Many thanks to Jessica Bosanko of M+R for pointing me towards this video.

I’d love to hear more from anyone who worked on it!


3
Aug 10

Link: Great Advice on Video Strategy

Farra Trompeter over at Big Duck has a nice overview of a video strategy session that I’m glad I came across.

It featured Michael Hoffman of See3 Communications (whose advice I’ve shared before) and Sara Fusco of Refugees International. Farra’s notes emphasize the importance of what a video accomplishes for your mission, rather than how many views it gets.

Thanks for sharing, Farra!


15
Jun 10

Beyond YouTube Views: How Do You Measure Success?

A year or two ago, the online team at EDF focused on getting people comfortable with the idea of using video. We urged staff to consider the option and answered basic questions. Now, we have 175 videos on our YouTube channel, created by staff from La Paz, Mexico, to Boston. And we’re picking up steam — we have four more in the queue this week.

With all this video to work with, we’re increasingly looking at how to gauge whether videos are successful. In a conversation about another organization’s nicely done video series, a colleague commented:

…when you go to their YouTube channel, you’ll see that hardly any of their videos have more than a couple of hundred views. So, they are putting a lot of effort into something that doesn’t have a great promotion plan in place.

That’s an astute observation, but hidden in it is the thought that views are what define a video’s success. Is that really the best or only option?
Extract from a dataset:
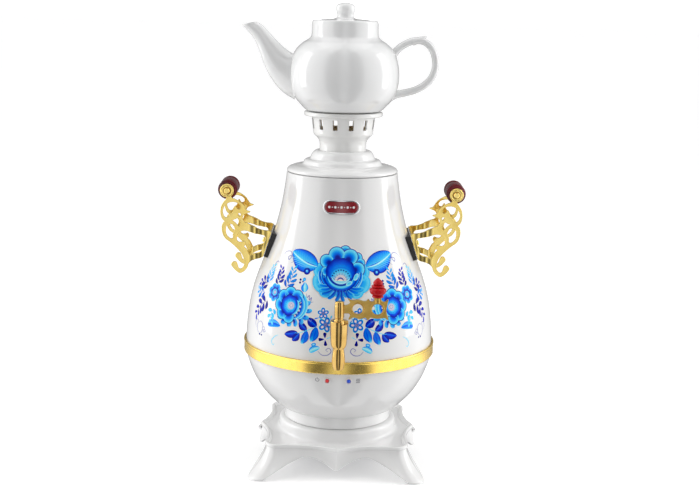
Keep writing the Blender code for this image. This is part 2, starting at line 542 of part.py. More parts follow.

I’ve been asking around, and consensus is that people are still figuring it out — and that it’s important to figure out. A counterpart at another large environmental organization suspects the lack of goals for video contributes to their lackluster results. It’s hard for them to get staff time to work on videos, and the videos they do produce tend to be fueled by enthusiasm rather than a clear communications purpose.

I also got suggestions for specific metrics, like this one from Jordan Gantz:

While we still haven’t figured out an effective way to know across the board if the videos are achieving the expected goals, one thing that has been interesting is looking into how long people are spending watching each video and at what point they leave.

When I asked Wendy Harman how the Red Cross, which produces huge amounts of video, grapples with this, she mentioned a time they knew what the metric was but that still didn’t help. They got great attention to a video they made right after the Haiti earthquake — so much attention, in fact, that the tracking mechanisms didn’t hold up to the traffic, so they couldn’t be sure exactly how much money it helped them raise.

Michael Hoffman from see3.net best said the view that I’ve been coming around to:

Generally, we think video should be measured in similar ways that you measure other content investments and to connect the ROI of video to broader organizational goals. Views are fine, just as website visitors are fine, but it only gets you a sense of the total amount of engagement.  (If, for example, you make a video designed to influence a small  group of elites (lawmakers, corporate decision makers, etc.) then views doesn’t seem so important at all. The metrics should reflect the purpose, like in any communications effort.)

He’s absolutely right — we don’t measure all our blog posts or web pages or actions by the same standards, so it follows that the same should be true of videos.

I’m looking forward to the challenge of figuring out the best ways to convert goals into metrics, so that for each video, we can answer the tough questions about what worked and what didn’t.